# EXERCISE INPUT

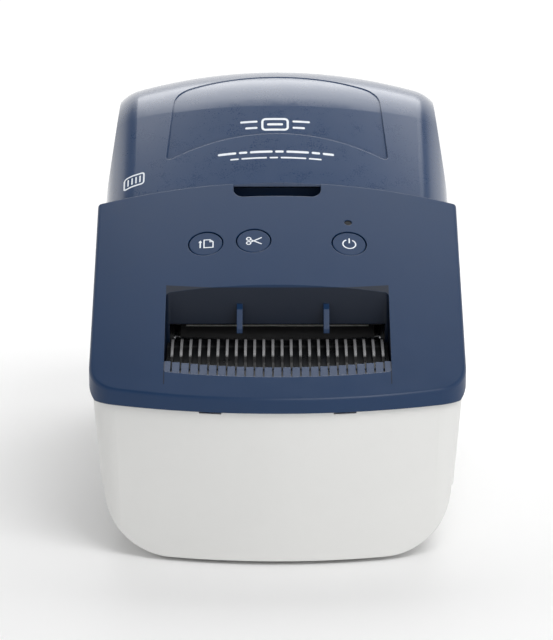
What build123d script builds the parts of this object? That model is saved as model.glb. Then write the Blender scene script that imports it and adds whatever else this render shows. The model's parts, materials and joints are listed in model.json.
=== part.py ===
from build123d import *
import math
import os

# Desktop label maker: a direct-thermal printer for rolls of labels.
# Millimetres, +Z up, front towards -Y, origin under the middle of the machine.

# ---- overall size ----
WIDTH = 125.0
DEPTH = 213.0
FOOT = 1.2                    # gap under the base
WALL = 2.5
BOW = 138.0                   # plan radius of the bowed front
FRONT_CORNER = 14.0
REAR_CORNER = 16.0

# ---- side profile ----
SLOPE = 29.6                  # degrees, front panel
LIP_TOP = 58.2
LIP_BOTTOM = 53.4
CROWN = 291.0                 # crown of the front panel, side to side
SEAM_Y = -13.6
SKIRT_START_Y = -90.0         # where the panel's side skirt begins to rise
DECK_Z = 96.8                 # parting line between base and lid
HINGE_Y = 103.8
HINGE_Z = 92.0

# ---- lid ----
LID_INSET = 1.2
LID_SLOPE = 33.5
LID_CROWN = 190.0
LID_EDGE = 14.0
LID_FLANK = 8.0               # degrees, inward lean of the lid's flanks
LID_START_Z = 110.8
LID_ARC_Y = 19.5              # where the straight slope turns into the hump
HUMP_R = 42.0
REAR_R = 90.0

# ---- base ----
BASE_INSET = 1.2
DRAFT = 4.8
BELLY_R = 22.0                # rounded lower side edges

# ---- label window ----
WINDOW_HALF = 37.5
WINDOW_TOP_Y = -58.9
WINDOW_BOTTOM_Y = -97.3
RIB_PITCH = 3.05

# ---- buttons ----
BUTTON_Y = -39.5
BUTTONS = {"feed_button": -24.5, "cut_button": -8.1, "power_button": 24.6}
BUTTON_R = 5.75
BUTTON_GAP = 0.35
BUTTON_TRAVEL = 0.6
BOARD_DEPTH = 8.0             # button board below the panel's ridge line
BOARD_T = 1.6
LED_X, LED_Y = 24.4, -30.2

# ---- print unit ----
PLATEN_Y, PLATEN_Z = -46.0, 63.4
PLATEN_R = 5.8
SHAFT_R = 2.5
PLATE_X = 38.0                # outer face of each side plate
PLATE_T = 1.5
GEAR_MODULE = 0.6
GEAR_T = 5.0
PLATEN_TEETH, IDLER_TEETH, PINION_TEETH = 36, 40, 14
BACKLASH = 0.1
IDLER_ANGLE = -116.0
PINION_ANGLE = -60.0

# ---- cutter ----
CRANK_Z = 50.0
CRANK_TEETH, CUTTER_TEETH = 30, 12
CRANK_MODULE = 0.7
CRANK_PIN_R = 4.5
CRANK_REST = -60.0

# ---- label roll ----
ROLL_Y, ROLL_Z = 38.0, 66.0
ROLL_R = 40.0
ROLL_HALF = 31.0
BAY_HALF = 37.0
BAY_R = 47.0
BAY_T = 2.0
FIT = 0.05                    # running clearance

os.makedirs("parts", exist_ok=True)

HALF = WIDTH / 2
FRONT_Y = -DEPTH / 2
REAR_Y = DEPTH / 2 + BASE_INSET    # the base's own rear wall then ends the depth
COS, SIN, TAN = (f(math.radians(SLOPE)) for f in (math.cos, math.sin, math.tan))


def save(part, name):
    """Label a finished piece and write it."""
    part.label = name
    export_step(part, f"parts/{name}.step")


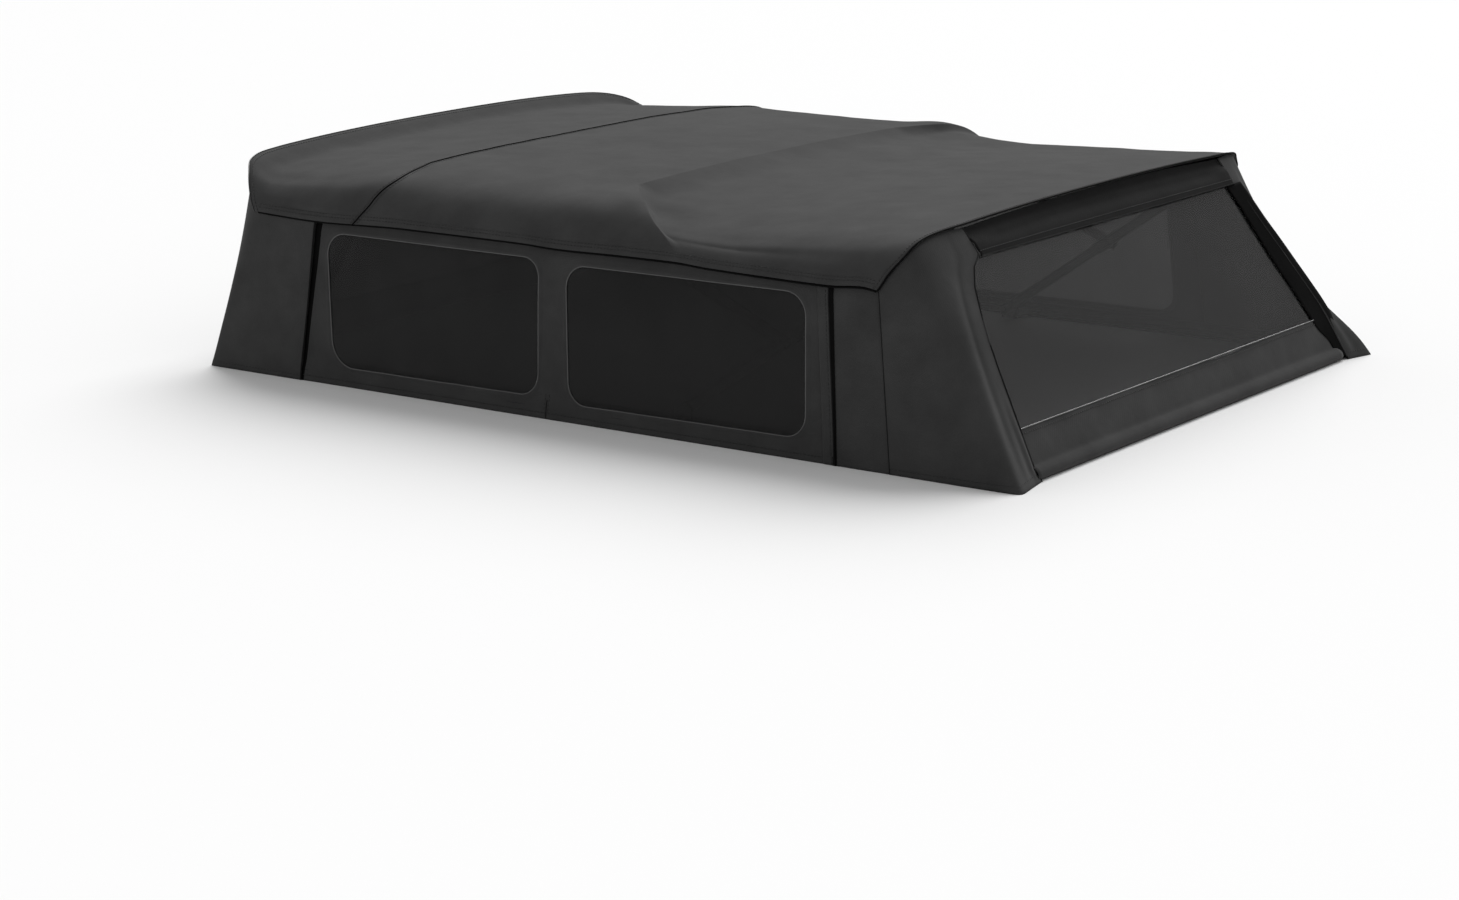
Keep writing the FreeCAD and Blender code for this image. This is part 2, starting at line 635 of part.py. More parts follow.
def roof_profile(half, low, rise):
    """Closed shell section of the roof: hem, shoulder, crowned top."""
    top = "D.roof_height + %s" % rise
    thick = "D.cloth_thick"
    shoulder = "(%s - D.shoulder_inset)" % half
    deck = "(%s - D.deck_inset)" % half
    mid = "%s + D.shoulder_rise" % low
    hem_in = "D.hem_bend - %s" % thick
    deck_in = "D.deck_bend - %s" % thick
    return [
        ("-(%s)" % half, low, None),
        ("-" + shoulder, mid, "D.hem_bend"),
        ("-" + deck, "D.roof_height", "D.deck_bend"),
        ("0", top, "D.crown_bend"),
        (deck, "D.roof_height", "D.deck_bend"),
        (shoulder, mid, "D.hem_bend"),
        (half, low, None),
        ("%s - %s" % (half, thick), low, None),
        ("%s - %s" % (shoulder, thick), mid, hem_in),
        ("%s - %s" % (deck, thick), "D.roof_height - %s" % thick, deck_in),
        ("0", "%s - %s" % (top, thick), "D.crown_bend"),
        ("-(%s - %s)" % (deck, thick), "D.roof_height - %s" % thick, deck_in),
        ("-(%s - %s)" % (shoulder, thick), mid, hem_in),
        ("-(%s - %s)" % (half, thick), low, None)]


EAVE_HALF = "(D.eave_width / 2 + D.roof_stand_off)"
EAVE_LOW = "(D.eave_height - D.roof_overhang)"
DECKS = (
    ("front_deck", "-(%s)" % HALF_X, "D.second_bow_x - D.cloth_gap / 2",
     EAVE_HALF, EAVE_HALF),
    ("middle_deck", "D.second_bow_x + D.cloth_gap / 2", "D.third_bow_x - D.cloth_gap / 2",
     EAVE_HALF, EAVE_HALF),
    ("rear_deck", "D.third_bow_x + D.cloth_gap / 2", "D.header_x", EAVE_HALF, EAVE_HALF),
)
for name, start, end, half_a, half_b in DECKS:
    rises = {"front_deck": ("D.roof_rise / 3", "D.roof_rise"),
             "middle_deck": ("D.roof_rise", "D.roof_rise"),
             "rear_deck": ("D.roof_rise", "D.roof_rise / 3")}[name]
    deck = loft(name, [(start, roof_profile(half_a, EAVE_LOW, rises[0])),
                       (end, roof_profile(half_b, EAVE_LOW, rises[1]))], "YZ_Plane")
    trims = {"front_deck": ("-(%s + 1)" % HALF_X, "D.front_head_half",
                            "-(%s - D.front_trim)" % HALF_X),
             "rear_deck": ("D.header_x + 1", "D.header_half", "D.header_x - D.deck_trim")}
    if name in trims:
        edge_x, inner_y, back_x = trims[name]
        trim = new_sketch(deck, "XY_Plane", name + "_trim")
        for sign in (-1, 1):
            outline(trim, [
                (edge_x, "%d * %s" % (sign, inner_y), None),
                (edge_x, "%d * (%s + D.trim_spare)" % (sign, EAVE_HALF), None),
                (back_x, "%d * (%s + D.trim_spare)" % (sign, EAVE_HALF), None)])
        pocket_through(deck, trim)


def rear_sheet(name, low, high, half_low, half_high, thick, cut=None):
    """Flat sheet on the sloping rear plane between two heights."""
    body = new_body(name)
    turn = "atan(D.rear_slope)"
    stretch = "cos(%s)" % turn
    shape = new_sketch(body, "YZ_Plane", name + "_shape")
    low_v = "((%s) / %s)" % (low, stretch)
    high_v = "((%s) / %s)" % (high, stretch)
    outline(shape, [("-(%s)" % half_low, low_v, None), (half_low, low_v, None),
                    (half_high, high_v, None), ("-(%s)" % half_high, high_v, None)])
    pad(body, shape, thick, reverse=True)
    if cut:
        hole = new_sketch(body, "YZ_Plane", name + "_hole")
        low_c, high_c, wide_low, wide_high = cut
        low_c = "((%s) / %s)" % (low_c, stretch)
        high_c = "((%s) / %s)" % (high_c, stretch)
        outline(hole, [("-(%s)" % wide_low, low_c, None), (wide_low, low_c, None),
                       (wide_high, high_c, None), ("-(%s)" % wide_high, high_c, None)])
        pocket_through(body, hole)
    place(body, rear_x("0"), "0", "0", (0, 1, 0), "-" + turn)
    return body


CURTAIN_LOW = "(D.rear_bar_height + D.cloth_thick * 0.62)"
WINDOW_TOP = "(%s - D.rear_window_margin)" % HEADER_LOW
rear_sheet("rear_header", HEADER_LOW + " + D.cloth_gap", "D.roof_height - D.header_hem",
           "D.rear_top_half", "D.header_half - D.header_cut", "D.cloth_thick")
rear_sheet("rear_curtain", CURTAIN_LOW, HEADER_LOW, rear_half(CURTAIN_LOW),
           rear_half(HEADER_LOW), "D.cloth_thick",
           cut=("D.rear_window_low", WINDOW_TOP,
                rear_half("D.rear_window_low") + " - D.rear_window_margin",
                rear_half(WINDOW_TOP) + " - D.rear_window_margin"))
rear_sheet("rear_window", "D.rear_window_low + D.cloth_gap", WINDOW_TOP + " - D.cloth_gap",
           rear_half("D.rear_window_low") + " - D.rear_window_margin - 2 * D.cloth_gap",
           rear_half(WINDOW_TOP) + " - D.rear_window_margin - 2 * D.cloth_gap",
           "D.pane_thick")

doc.recompute()

# Nothing is written unless every object and every node's shape is sound
for obj in doc.Objects:
    bad = [state for state in obj.State if state in ("Invalid", "Error")]
    if bad:
        raise RuntimeError("%s: %s" % (obj.Label, bad))
for body in NODES:
    shape = body.Shape
    if shape.isNull() or not shape.isValid():
        raise RuntimeError("%s has no sound shape" % body.Label)
os.makedirs("parts", exist_ok=True)
for body in NODES:
    body.Shape.exportStep(os.path.join("parts", body.Label + ".step"))
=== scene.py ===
import logging
import math
from dataclasses import dataclass
from enum import Enum
from functools import cached_property
from typing import Any, Callable, Mapping, Sequence

import bmesh
import bpy
from mathutils import Matrix, Vector, noise


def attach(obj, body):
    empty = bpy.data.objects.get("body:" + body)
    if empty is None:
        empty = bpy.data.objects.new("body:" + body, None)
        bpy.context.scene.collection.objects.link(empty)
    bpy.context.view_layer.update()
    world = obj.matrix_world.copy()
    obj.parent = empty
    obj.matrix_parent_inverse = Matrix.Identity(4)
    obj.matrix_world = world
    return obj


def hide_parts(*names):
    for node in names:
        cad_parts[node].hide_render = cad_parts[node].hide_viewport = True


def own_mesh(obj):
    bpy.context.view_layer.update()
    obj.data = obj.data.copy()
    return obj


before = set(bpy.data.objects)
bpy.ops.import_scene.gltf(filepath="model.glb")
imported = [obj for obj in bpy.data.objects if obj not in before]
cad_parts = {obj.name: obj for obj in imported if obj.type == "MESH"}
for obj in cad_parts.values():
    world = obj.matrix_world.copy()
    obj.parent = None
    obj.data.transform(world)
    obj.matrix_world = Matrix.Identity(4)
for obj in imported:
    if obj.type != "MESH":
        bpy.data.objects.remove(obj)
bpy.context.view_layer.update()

LOG = logging.getLogger("soft_canopy")
MM = 0.001
CLOTH_MM = 2.0
STRIP_MM = 1.8
# thickness of the near-black sheet that is painted shadow beside the rear window
SHADOW_SHEET_MM = 0.8
FILM_MM = 0.8
# thickness of the near-black strips that are painted shadow in the flaps' gaps
SHADOW_STRIP_MM = 0.5
IMAGE_WIDTH = 1459
SENSOR_MM = 36.0
# real stitches are 4 mm apart, drawn coarser to show
STITCH_PITCH_MM = 9.0
STITCH_LENGTH_MM = 6.0
STITCH_THICK_MM = 1.3

Place = Callable[[float, float], Vector]


class Side(Enum):
    """The two sides of the canopy; the value is the sign of Y."""

    LEFT = -1
    RIGHT = 1

    @property
    def word(self) -> str:
        """The side's name, as the frame's nodes have it."""
        return self.name.lower()


def ease(t: float) -> float:
    """Smooth step from 0 to 1."""
    t = min(max(t, 0.0), 1.0)
    return t * t * (3.0 - 2.0 * t)


def blend(a: float, b: float, t: float) -> float:
    """Straight mix of two numbers."""
    return a + (b - a) * t


def table(pairs: Sequence[tuple[float, float]], x: float) -> float:
    """Reads a value off a table of (x, value) pairs, smoothly between them.

    Args:
        pairs: Pairs in rising order of x.
        x: Where to read.

    Returns:
        The value there; past the ends it is the end's own value.
    """
    if x <= pairs[0][0]:
        return pairs[0][1]
    if x >= pairs[-1][0]:
        return pairs[-1][1]
    k = next(n for n in range(1, len(pairs)) if x <= pairs[n][0])
    (x0, v0), (x1, v1) = pairs[k - 1], pairs[k]
    rise = (v1 - v0) / (x1 - x0)
    ends = []
    for n in (k - 1, k):
        if n == 0 or n == len(pairs) - 1:
            ends.append(rise)
            continue
        before = (pairs[n][1] - pairs[n - 1][1]) / (pairs[n][0] - pairs[n - 1][0])
        after = (pairs[n + 1][1] - pairs[n][1]) / (pairs[n + 1][0] - pairs[n][0])
        steady = before * after > 0
        ends.append(2 * before * after / (before + after) if steady else 0.0)
    f = (x - x0) / (x1 - x0)
    curve = (1 - f) * (ends[0] - rise) - f * (ends[1] - rise)
    return blend(v0, v1, f) + f * (1 - f) * curve * (x1 - x0)


def spline(points: Sequence[Vector], t: float) -> Vector:
    """Cubic B-spline that starts and ends at its first and last points.

    Args:
        points: The points that hold it.
        t: Place along it, from 0 to 1.

    Returns:
        The point there.
    """
    held = [points[0], points[0], *points, points[-1], points[-1]]
    spans = len(held) - 3
    place = min(max(t, 0.0), 1.0) * spans
    k = min(int(place), spans - 1)
    f = place - k
    weights = (
        (1 - f) ** 3,
        3 * f**3 - 6 * f * f + 4,
        -3 * f**3 + 3 * f * f + 3 * f + 1,
        f**3,
    )
    total = held[k] * 0.0
    for w, p in zip(weights, held[k:k + 4]):
        total = total + p * (w / 6.0)
    return total


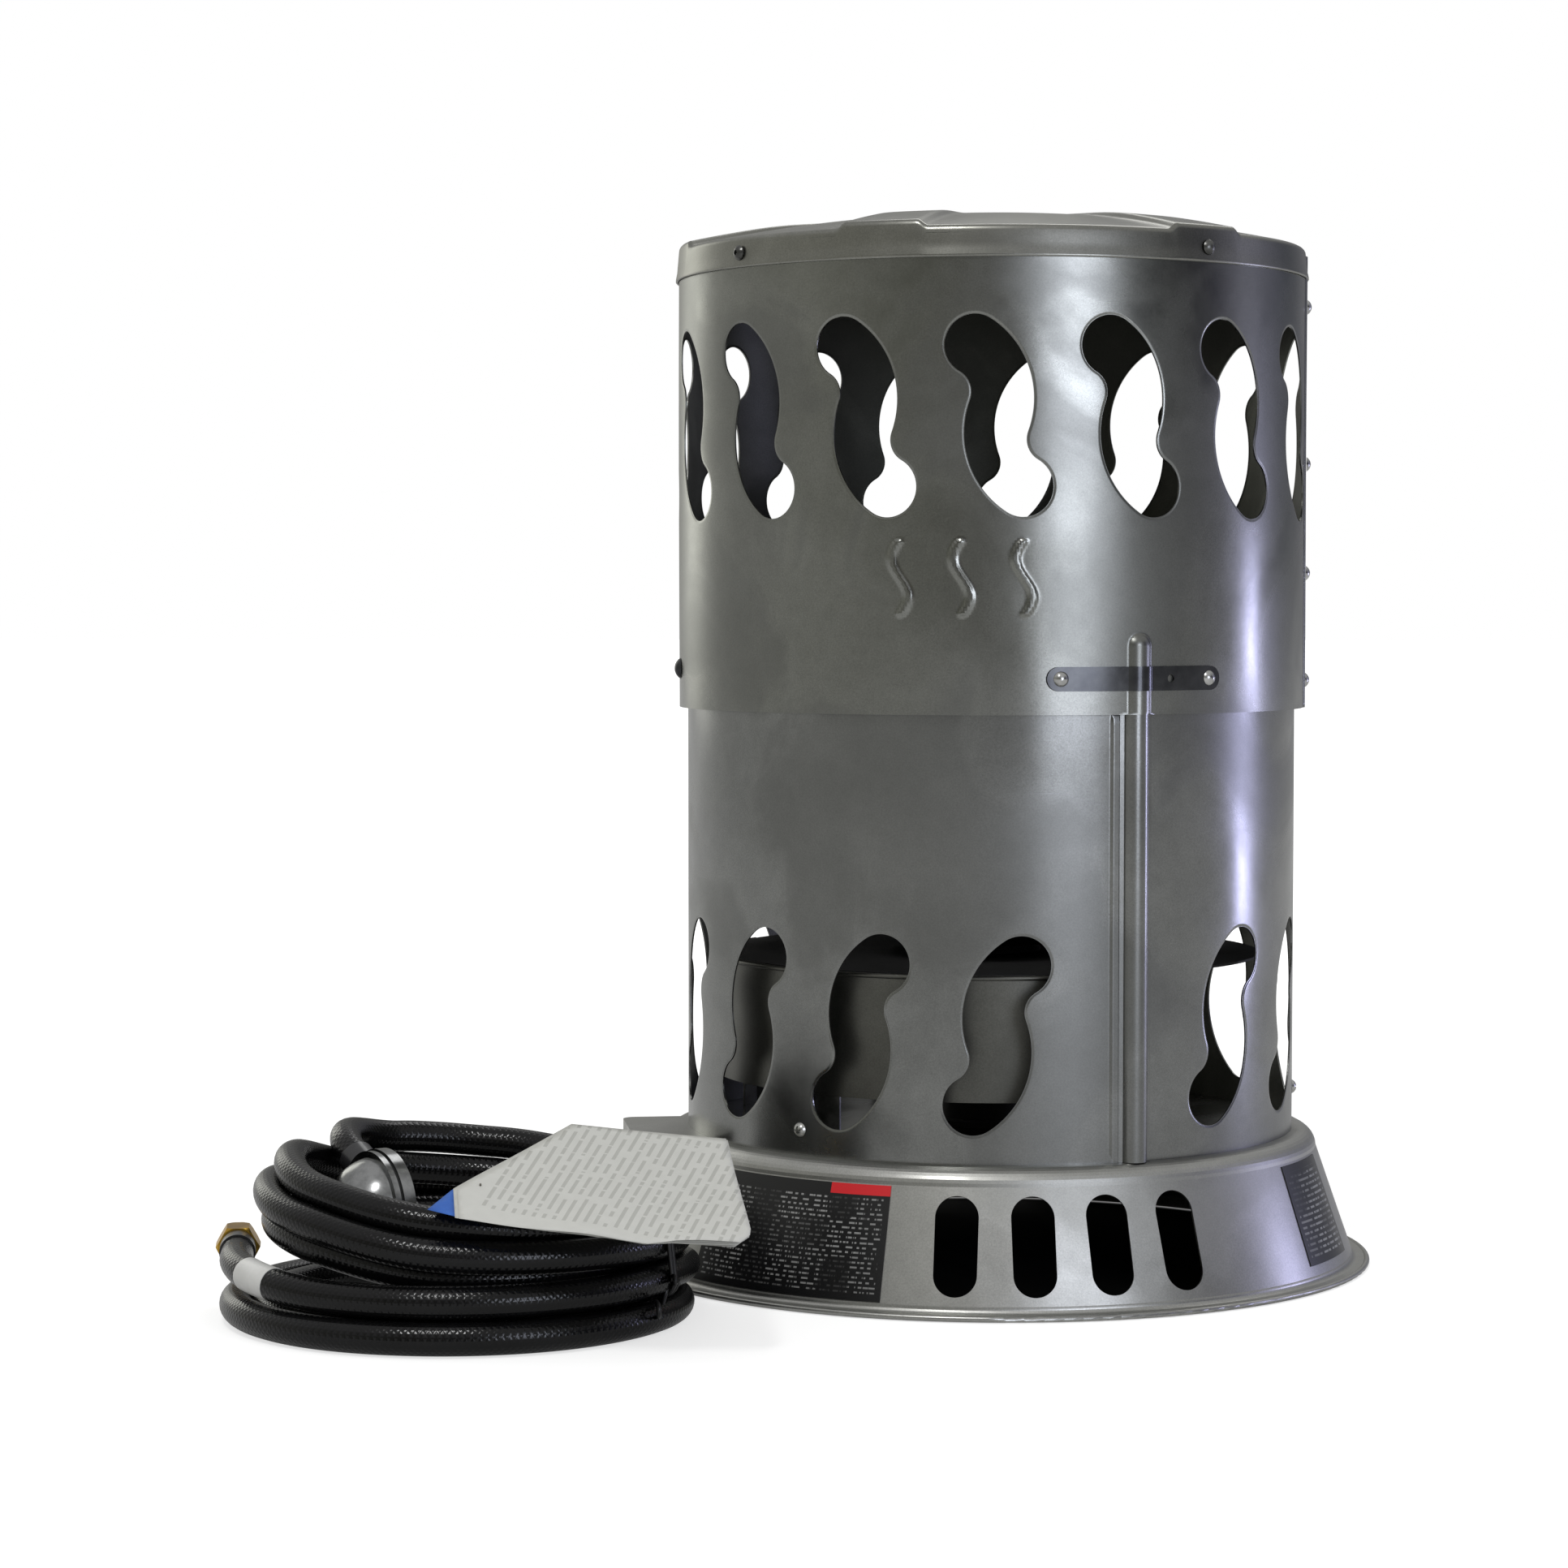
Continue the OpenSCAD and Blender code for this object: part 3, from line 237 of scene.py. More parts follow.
def distance_to(points: Array, outline: Array) -> Array:
    """Distance of each point from a closed outline.

    Args:
        points: the points, one row each.
        outline: the outline's corners in order.

    Returns:
        One distance for each point.
    """
    best = np.full(len(points), 1e9)
    for start, end in zip(outline, np.roll(outline, -1, axis=0)):
        line = end - start
        t = np.clip(((points - start) @ line) / max(float(line @ line), 1e-9), 0, 1)
        best = np.minimum(best, np.linalg.norm(points - (start + t[:, None] * line), axis=1))
    return best


def grid_points(across: Array, up: Array) -> Array:
    """Every crossing of a flat grid's lines."""
    return np.stack(np.meshgrid(across, up), -1).reshape(-1, 2)


def ring_edges(count: int, first: int = 0) -> list[tuple[int, int]]:
    """The edges of a closed outline of numbered points."""
    return [(first + i, first + (i + 1) % count) for i in range(count)]


# ---------- finishes ----------


def linear(code: str) -> Colour:
    """Turns an sRGB hex colour into the linear colour that shaders take.

    Args:
        code: the colour as "#rrggbb".

    Returns:
        Linear red, green, blue and an alpha of 1.
    """
    channels = [int(code[i:i + 2], 16) / 255 for i in (1, 3, 5)]
    red, green, blue = (c / 12.92 if c <= 0.04045 else ((c + 0.055) / 1.055) ** 2.4 for c in channels)
    return red, green, blue, 1.0


def grey(value: float) -> Colour:
    """A linear grey of that value."""
    return value, value, value, 1.0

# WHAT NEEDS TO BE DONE
Transcribe the lines beginning at the one that contains "# Nothing is" and ending at the one that contains "for node in", with nothing added or left out.

# SOLUTION BELOW
# Nothing is written unless every object and every node's shape is sound
for obj in doc.Objects:
    bad = [state for state in obj.State if state in ("Invalid", "Error")]
    if bad:
        raise RuntimeError("%s: %s" % (obj.Label, bad))
for body in NODES:
    shape = body.Shape
    if shape.isNull() or not shape.isValid():
        raise RuntimeError("%s has no sound shape" % body.Label)
os.makedirs("parts", exist_ok=True)
for body in NODES:
    body.Shape.exportStep(os.path.join("parts", body.Label + ".step"))
=== scene.py ===
import logging
import math
from dataclasses import dataclass
from enum import Enum
from functools import cached_property
from typing import Any, Callable, Mapping, Sequence

import bmesh
import bpy
from mathutils import Matrix, Vector, noise


def attach(obj, body):
    empty = bpy.data.objects.get("body:" + body)
    if empty is None:
        empty = bpy.data.objects.new("body:" + body, None)
        bpy.context.scene.collection.objects.link(empty)
    bpy.context.view_layer.update()
    world = obj.matrix_world.copy()
    obj.parent = empty
    obj.matrix_parent_inverse = Matrix.Identity(4)
    obj.matrix_world = world
    return obj


def hide_parts(*names):
    for node in names:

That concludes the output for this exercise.